**Exercise:**
Of the records that follow, copy only the lines from the line containing "Turn this picture" to the line containing "up this far", both included, exactly as written.

**Information supplied:**
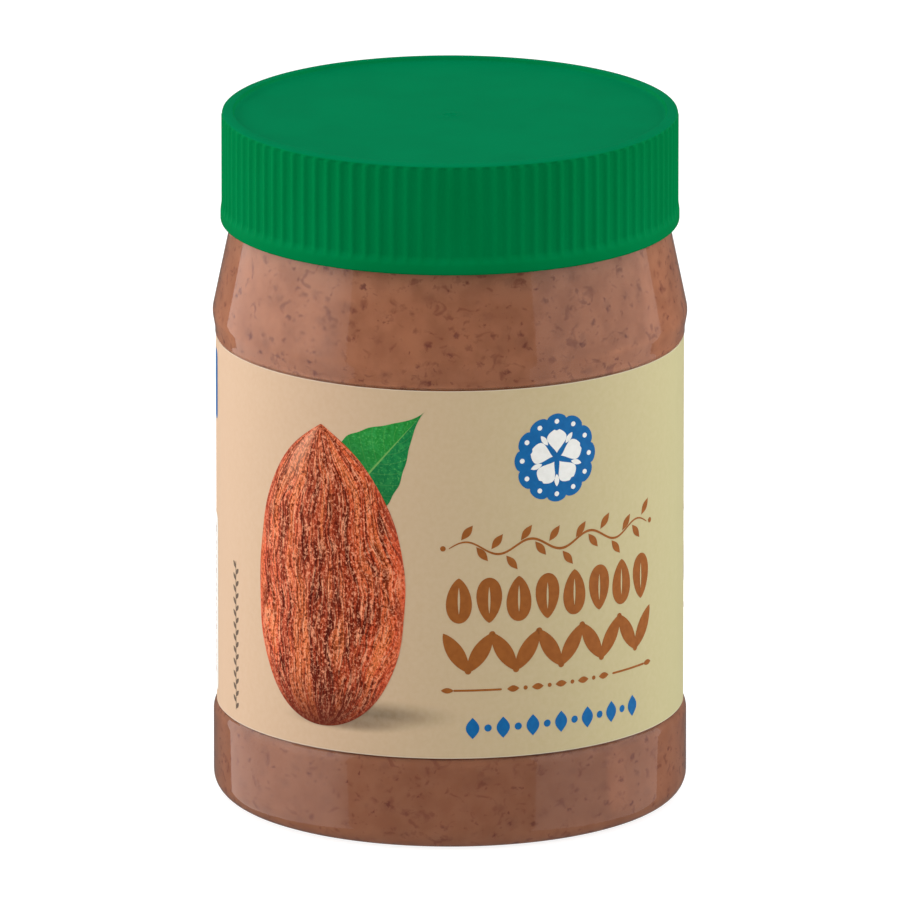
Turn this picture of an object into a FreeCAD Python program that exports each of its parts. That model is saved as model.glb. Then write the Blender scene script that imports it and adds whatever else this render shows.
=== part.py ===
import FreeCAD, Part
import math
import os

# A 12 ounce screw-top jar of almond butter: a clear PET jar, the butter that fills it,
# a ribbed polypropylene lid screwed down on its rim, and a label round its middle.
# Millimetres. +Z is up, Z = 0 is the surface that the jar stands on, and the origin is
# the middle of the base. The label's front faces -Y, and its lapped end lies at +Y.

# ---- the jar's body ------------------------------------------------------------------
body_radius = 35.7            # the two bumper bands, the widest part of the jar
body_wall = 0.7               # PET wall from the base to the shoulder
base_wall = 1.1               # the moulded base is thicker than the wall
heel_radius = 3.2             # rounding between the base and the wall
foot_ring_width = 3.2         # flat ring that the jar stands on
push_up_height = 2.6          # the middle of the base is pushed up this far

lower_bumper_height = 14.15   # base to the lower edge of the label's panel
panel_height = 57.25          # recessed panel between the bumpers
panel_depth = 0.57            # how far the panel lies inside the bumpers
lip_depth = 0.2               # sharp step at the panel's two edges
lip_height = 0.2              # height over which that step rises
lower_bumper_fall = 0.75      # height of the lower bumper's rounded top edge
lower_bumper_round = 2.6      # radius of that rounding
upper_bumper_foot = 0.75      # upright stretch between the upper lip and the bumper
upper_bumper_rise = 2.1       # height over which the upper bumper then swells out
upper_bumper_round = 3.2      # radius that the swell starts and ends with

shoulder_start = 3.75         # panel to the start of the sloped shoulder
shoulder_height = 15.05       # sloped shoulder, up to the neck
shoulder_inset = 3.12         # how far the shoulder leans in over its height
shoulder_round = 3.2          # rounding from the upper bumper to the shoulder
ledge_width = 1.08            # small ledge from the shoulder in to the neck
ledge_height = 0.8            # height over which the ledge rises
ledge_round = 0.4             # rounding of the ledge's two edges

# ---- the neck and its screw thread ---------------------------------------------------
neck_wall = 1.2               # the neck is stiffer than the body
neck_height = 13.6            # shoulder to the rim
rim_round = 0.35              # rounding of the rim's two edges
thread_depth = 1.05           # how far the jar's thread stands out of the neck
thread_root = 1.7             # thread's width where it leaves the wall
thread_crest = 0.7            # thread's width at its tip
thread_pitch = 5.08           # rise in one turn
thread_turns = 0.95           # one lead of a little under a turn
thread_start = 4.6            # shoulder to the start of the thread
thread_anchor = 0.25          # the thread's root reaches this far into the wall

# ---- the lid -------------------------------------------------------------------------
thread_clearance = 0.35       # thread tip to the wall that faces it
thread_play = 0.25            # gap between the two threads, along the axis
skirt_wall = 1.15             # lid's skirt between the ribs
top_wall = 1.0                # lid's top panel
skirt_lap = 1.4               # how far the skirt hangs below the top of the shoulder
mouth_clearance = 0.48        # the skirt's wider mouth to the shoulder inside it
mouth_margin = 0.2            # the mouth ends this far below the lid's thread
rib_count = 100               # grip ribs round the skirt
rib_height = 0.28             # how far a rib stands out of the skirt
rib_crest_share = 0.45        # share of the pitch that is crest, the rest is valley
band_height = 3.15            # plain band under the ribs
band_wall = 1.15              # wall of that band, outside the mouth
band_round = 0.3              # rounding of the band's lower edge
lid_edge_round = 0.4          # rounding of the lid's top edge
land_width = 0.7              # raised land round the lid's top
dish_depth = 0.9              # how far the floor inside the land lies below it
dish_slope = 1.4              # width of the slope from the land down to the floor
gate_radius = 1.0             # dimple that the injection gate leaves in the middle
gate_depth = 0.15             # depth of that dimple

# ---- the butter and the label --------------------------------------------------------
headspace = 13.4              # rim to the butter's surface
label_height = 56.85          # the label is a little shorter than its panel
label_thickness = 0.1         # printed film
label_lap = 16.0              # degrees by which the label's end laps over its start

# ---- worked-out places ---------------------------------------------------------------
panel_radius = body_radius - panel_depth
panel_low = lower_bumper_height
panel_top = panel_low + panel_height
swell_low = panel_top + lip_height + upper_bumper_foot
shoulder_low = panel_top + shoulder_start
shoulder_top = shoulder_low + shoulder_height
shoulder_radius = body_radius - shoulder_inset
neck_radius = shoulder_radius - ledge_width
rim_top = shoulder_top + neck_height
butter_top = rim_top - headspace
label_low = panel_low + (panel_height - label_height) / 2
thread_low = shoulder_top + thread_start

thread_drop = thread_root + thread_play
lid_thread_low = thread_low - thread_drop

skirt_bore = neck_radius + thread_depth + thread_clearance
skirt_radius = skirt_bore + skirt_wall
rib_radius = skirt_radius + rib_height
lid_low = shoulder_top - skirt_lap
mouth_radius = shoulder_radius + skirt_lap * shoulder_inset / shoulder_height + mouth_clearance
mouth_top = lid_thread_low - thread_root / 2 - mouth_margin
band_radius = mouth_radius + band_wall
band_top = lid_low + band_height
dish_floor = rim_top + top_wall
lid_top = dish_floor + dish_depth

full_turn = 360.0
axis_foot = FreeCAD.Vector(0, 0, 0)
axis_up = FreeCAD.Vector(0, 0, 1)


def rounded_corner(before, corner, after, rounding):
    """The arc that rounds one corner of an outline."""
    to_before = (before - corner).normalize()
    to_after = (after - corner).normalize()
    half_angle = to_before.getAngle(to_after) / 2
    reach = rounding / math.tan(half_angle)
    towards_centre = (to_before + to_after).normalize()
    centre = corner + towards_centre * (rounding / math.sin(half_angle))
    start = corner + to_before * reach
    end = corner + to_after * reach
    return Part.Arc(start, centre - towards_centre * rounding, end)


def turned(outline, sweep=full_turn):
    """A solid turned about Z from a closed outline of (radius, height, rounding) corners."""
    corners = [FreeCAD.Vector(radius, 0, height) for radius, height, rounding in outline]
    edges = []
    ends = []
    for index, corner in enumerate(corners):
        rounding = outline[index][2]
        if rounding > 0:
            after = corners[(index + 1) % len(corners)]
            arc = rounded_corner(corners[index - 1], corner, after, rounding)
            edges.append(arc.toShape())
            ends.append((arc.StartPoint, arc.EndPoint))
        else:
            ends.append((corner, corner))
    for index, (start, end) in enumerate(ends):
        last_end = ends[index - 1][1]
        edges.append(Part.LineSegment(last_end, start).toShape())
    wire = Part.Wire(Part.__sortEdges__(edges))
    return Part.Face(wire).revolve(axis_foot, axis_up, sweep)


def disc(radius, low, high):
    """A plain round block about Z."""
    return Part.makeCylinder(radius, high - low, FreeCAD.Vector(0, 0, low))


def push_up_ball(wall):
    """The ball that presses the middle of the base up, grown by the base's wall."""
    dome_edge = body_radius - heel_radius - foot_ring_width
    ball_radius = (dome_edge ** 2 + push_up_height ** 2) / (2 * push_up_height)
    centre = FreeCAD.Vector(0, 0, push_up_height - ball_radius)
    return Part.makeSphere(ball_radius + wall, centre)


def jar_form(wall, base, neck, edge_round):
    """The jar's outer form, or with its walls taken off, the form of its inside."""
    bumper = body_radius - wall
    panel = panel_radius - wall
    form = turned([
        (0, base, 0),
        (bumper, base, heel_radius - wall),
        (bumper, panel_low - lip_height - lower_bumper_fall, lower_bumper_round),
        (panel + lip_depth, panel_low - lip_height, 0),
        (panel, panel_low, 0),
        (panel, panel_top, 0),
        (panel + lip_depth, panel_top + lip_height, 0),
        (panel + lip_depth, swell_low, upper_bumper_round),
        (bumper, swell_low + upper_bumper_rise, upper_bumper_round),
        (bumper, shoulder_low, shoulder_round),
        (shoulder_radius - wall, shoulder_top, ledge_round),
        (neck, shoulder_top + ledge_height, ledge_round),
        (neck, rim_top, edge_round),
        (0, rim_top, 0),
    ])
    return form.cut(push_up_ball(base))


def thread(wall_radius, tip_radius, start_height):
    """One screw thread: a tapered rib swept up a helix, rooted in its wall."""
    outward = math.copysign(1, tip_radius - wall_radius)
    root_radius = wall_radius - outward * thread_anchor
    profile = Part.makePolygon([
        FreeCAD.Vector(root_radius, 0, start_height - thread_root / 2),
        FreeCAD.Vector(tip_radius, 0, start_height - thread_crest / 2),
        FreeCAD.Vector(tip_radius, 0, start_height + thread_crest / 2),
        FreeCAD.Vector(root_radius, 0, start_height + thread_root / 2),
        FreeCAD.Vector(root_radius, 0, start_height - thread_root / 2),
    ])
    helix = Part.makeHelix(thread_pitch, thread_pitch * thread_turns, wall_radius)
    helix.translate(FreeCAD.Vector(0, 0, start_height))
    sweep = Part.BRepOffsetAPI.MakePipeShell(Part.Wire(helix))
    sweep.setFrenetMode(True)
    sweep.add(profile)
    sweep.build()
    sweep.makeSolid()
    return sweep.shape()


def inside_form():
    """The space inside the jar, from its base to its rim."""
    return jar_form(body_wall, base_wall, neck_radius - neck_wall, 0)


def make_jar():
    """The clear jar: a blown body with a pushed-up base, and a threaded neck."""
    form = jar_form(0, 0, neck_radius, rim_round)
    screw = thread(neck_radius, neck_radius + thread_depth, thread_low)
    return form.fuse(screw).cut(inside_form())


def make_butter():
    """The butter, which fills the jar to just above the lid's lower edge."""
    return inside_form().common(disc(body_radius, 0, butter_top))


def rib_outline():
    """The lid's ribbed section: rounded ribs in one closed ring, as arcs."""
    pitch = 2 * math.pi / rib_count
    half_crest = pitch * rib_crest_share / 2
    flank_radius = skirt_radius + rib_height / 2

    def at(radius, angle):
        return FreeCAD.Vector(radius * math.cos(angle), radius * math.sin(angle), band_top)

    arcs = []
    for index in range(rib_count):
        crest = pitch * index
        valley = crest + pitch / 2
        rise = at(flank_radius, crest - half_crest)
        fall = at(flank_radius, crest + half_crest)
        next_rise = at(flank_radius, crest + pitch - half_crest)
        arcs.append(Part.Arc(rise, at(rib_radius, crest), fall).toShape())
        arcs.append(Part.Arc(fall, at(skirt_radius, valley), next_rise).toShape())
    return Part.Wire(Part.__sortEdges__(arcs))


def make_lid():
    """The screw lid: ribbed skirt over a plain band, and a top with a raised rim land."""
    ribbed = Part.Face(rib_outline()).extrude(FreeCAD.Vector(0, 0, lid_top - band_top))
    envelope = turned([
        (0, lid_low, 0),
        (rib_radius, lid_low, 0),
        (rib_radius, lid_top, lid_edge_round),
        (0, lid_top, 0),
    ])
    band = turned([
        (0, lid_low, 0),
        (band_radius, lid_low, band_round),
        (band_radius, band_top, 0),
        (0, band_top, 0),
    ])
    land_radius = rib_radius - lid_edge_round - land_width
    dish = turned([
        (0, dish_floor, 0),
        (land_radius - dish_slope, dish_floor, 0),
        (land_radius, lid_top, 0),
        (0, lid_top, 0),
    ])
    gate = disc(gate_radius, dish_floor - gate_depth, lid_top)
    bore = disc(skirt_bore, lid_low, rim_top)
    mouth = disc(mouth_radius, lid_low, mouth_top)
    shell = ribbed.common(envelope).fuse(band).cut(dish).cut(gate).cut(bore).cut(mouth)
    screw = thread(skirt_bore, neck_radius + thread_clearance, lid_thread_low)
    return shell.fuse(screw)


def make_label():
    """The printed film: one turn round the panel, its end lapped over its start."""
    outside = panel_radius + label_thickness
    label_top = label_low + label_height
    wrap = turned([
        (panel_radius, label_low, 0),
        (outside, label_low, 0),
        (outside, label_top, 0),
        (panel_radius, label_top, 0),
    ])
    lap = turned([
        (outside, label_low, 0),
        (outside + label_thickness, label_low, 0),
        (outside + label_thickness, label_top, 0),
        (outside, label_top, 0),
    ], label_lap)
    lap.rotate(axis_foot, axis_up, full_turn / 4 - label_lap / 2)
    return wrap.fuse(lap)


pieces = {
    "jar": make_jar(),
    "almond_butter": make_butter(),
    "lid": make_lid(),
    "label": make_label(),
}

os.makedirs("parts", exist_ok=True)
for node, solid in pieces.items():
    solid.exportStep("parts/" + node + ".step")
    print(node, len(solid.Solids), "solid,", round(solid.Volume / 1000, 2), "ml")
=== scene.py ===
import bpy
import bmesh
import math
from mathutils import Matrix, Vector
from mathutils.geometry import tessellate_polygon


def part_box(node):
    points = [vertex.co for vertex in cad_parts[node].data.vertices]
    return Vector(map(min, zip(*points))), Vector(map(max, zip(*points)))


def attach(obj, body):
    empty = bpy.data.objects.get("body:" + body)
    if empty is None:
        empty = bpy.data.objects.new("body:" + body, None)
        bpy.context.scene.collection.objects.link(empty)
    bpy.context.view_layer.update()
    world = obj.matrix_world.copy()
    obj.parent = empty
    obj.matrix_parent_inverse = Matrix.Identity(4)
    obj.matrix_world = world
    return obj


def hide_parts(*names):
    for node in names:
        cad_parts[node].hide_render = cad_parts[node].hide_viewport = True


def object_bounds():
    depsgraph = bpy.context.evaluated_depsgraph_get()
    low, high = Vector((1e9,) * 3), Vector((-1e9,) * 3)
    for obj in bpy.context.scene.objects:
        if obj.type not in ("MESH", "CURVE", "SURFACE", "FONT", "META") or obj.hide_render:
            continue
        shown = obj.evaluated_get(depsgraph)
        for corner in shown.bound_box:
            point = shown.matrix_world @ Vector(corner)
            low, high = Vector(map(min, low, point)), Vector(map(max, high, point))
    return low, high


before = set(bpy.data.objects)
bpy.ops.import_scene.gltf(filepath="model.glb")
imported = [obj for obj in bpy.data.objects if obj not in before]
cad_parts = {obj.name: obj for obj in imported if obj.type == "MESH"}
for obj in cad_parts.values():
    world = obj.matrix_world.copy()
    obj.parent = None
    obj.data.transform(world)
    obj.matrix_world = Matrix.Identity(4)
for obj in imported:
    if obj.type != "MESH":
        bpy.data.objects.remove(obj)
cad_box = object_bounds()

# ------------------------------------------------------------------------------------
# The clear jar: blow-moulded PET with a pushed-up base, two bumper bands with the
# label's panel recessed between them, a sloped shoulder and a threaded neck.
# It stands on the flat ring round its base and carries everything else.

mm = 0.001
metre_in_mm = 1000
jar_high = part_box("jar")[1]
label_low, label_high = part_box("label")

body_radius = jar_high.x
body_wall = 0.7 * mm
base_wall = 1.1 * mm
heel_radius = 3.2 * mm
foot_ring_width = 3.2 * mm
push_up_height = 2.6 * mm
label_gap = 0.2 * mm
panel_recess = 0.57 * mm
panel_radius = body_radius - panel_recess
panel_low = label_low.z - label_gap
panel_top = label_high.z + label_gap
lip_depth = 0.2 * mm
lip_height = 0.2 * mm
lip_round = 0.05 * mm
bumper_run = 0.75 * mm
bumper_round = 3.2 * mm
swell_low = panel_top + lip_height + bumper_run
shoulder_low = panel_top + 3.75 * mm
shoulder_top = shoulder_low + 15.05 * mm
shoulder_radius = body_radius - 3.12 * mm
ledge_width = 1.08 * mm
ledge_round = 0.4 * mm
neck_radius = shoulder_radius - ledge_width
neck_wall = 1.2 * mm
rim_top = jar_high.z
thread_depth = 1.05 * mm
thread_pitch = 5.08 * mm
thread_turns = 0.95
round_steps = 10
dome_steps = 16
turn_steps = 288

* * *

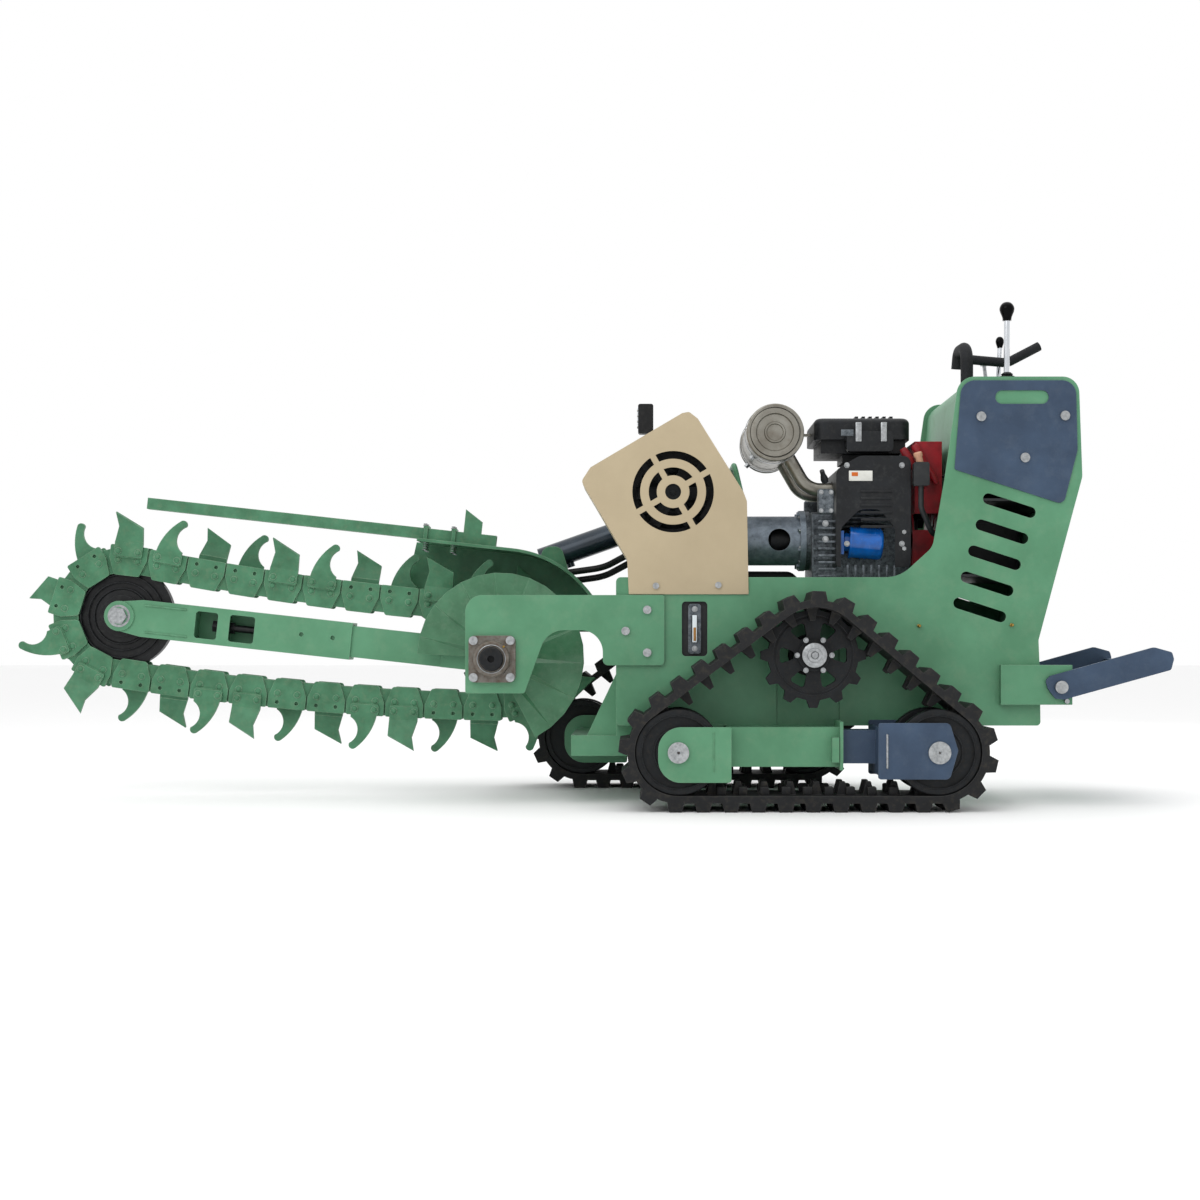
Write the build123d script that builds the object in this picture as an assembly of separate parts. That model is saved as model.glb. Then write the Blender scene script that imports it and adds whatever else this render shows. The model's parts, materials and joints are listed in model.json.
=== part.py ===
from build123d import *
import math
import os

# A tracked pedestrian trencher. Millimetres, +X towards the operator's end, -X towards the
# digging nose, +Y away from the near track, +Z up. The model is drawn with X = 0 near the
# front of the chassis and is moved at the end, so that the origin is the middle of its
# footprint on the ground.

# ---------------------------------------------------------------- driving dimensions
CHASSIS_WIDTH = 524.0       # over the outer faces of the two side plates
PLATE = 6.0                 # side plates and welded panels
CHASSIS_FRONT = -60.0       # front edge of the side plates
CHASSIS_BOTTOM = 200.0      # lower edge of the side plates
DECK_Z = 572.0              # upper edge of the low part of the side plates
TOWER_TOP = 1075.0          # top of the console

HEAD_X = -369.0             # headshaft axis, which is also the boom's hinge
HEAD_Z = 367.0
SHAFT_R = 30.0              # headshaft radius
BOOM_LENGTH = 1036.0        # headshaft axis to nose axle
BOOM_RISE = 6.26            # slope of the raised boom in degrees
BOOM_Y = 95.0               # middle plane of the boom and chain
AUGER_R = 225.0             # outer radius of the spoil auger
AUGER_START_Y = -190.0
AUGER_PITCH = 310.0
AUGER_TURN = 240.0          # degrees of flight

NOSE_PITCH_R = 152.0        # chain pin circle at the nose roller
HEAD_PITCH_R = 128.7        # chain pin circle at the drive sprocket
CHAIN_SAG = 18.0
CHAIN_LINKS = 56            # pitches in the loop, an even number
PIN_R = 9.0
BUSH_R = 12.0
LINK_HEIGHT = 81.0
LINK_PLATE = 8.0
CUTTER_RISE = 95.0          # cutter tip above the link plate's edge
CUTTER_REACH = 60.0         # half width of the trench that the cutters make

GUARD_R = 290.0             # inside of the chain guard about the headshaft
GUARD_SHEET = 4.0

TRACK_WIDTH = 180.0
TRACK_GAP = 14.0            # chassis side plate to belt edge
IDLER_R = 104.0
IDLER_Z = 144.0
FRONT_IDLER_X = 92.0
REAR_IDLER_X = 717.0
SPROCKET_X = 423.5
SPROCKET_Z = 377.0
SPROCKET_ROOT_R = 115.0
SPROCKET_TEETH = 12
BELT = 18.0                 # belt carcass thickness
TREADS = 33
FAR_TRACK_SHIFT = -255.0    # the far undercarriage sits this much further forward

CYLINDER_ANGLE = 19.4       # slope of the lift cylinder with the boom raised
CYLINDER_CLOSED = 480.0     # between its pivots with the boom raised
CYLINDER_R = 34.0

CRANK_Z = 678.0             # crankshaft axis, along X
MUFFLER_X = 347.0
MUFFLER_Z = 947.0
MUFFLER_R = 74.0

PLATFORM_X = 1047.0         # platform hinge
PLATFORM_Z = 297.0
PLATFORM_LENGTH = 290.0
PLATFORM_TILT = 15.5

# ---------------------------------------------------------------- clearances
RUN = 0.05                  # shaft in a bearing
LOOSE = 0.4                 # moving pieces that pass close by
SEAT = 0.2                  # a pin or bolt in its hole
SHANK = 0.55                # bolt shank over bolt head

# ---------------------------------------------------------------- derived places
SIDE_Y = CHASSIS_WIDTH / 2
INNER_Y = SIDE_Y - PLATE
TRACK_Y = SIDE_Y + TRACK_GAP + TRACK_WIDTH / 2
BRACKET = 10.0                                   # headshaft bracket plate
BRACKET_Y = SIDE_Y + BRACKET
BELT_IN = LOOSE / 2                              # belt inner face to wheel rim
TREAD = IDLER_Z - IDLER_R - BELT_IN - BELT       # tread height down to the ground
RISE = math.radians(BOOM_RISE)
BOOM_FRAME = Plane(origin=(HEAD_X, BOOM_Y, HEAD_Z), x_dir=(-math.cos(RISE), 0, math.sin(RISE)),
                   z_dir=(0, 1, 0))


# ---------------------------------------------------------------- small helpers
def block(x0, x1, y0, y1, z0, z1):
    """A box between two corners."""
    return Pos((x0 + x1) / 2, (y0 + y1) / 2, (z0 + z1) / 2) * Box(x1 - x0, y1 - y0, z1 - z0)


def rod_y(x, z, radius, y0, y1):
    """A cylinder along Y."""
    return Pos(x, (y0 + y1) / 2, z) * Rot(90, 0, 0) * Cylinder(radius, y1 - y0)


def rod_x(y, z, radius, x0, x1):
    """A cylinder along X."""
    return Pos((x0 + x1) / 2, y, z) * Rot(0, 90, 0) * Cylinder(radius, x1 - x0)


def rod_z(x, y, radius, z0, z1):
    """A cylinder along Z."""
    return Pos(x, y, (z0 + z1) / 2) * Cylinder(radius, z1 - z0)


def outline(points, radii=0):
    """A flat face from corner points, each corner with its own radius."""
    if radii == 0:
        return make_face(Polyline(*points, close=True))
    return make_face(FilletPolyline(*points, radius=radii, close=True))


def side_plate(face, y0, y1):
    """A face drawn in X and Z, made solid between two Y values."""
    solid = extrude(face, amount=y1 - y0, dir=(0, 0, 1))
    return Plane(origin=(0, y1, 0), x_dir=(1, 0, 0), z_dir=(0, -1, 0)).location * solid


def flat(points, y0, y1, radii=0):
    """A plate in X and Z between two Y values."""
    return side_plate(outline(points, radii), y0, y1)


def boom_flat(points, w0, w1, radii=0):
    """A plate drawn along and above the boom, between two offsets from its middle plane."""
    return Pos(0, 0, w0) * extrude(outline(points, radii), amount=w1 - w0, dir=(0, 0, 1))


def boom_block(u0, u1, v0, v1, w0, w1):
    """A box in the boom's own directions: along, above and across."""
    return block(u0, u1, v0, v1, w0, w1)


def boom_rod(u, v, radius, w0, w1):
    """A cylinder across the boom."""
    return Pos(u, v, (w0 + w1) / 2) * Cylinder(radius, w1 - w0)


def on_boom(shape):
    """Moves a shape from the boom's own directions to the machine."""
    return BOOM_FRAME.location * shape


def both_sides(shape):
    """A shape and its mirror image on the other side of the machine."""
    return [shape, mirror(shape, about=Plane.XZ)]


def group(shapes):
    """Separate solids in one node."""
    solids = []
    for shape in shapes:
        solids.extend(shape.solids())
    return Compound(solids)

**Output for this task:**
Turn this picture of an object into a FreeCAD Python program that exports each of its parts. That model is saved as model.glb. Then write the Blender scene script that imports it and adds whatever else this render shows.
=== part.py ===
import FreeCAD, Part
import math
import os

# A 12 ounce screw-top jar of almond butter: a clear PET jar, the butter that fills it,
# a ribbed polypropylene lid screwed down on its rim, and a label round its middle.
# Millimetres. +Z is up, Z = 0 is the surface that the jar stands on, and the origin is
# the middle of the base. The label's front faces -Y, and its lapped end lies at +Y.

# ---- the jar's body ------------------------------------------------------------------
body_radius = 35.7            # the two bumper bands, the widest part of the jar
body_wall = 0.7               # PET wall from the base to the shoulder
base_wall = 1.1               # the moulded base is thicker than the wall
heel_radius = 3.2             # rounding between the base and the wall
foot_ring_width = 3.2         # flat ring that the jar stands on
push_up_height = 2.6          # the middle of the base is pushed up this far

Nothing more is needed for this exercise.